Im Frühjahr sollen nun einige der 140 Werke im Gildehof und im Rathausfoyer ausgestellt werden, damit die städtischen Mitarbeiter aus den 140 ungewollten oder zurückgegebenen Werken welche für ihren Arbeitsplatz wählen können – früher gab es diese Schauen regelmäßig. Die Bild-Ausleihe ist für die Beamten und ihre Kollegen aus dem öffentlichen Dienst aber jederzeit möglich. Und nur für sie: Denn für jeden anderen wäre dafür eine Gebührensatzung fällig, sagt Glaser.

Große Vielfalt

Die Werke gibt es in allen Formaten. Zum Hängen, Stellen oder Legen. So wie die beiden Holzsäulen. Vom Stadtamt 41. „Die kamen wohl aus einem Büro der Chefetage“, schätzt er. Die Stühle daneben dienten nicht etwa als Sitzmöbel: Es ist eine Installation in Weiß samt Tisch. Anordnung unbekannt. Das Gemälde „Impression“ zeigt Häuser, wilde Pinselstriche und bunte Farben. Wilhelm Lankens Werk eine bunte Boutique.

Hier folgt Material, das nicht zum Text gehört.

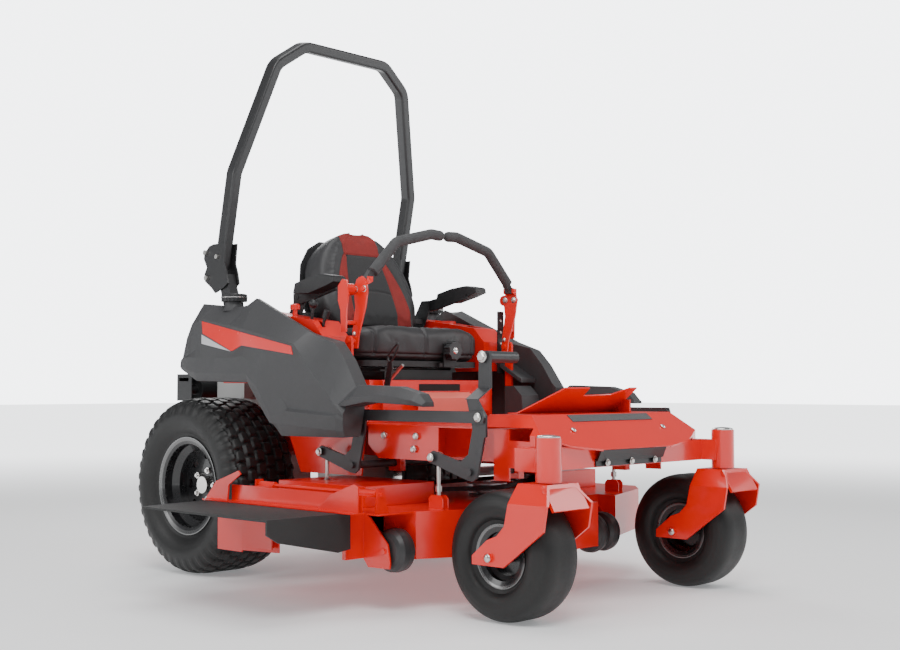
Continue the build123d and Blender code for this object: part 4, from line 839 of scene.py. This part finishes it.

Eigentlich könnten sie doch die Rathausflure schmücken. Dürfen sie aber nicht: Dort wären die Bilder Brandbeschleuniger. So sieht es die Feuerwehr bei Leinwand, Holz und Ölfarbe. Auf Fluchtwegen wie Fluren müssten sie hinter Glas und würden Kosten verursachen. Jetzt prüft das Rechtsamt erst einmal, ob die Stadt die Kunst überhaupt verkaufen darf. Nur für den Fall, dass sich in der Verwaltung keine Kunstliebhaber finden.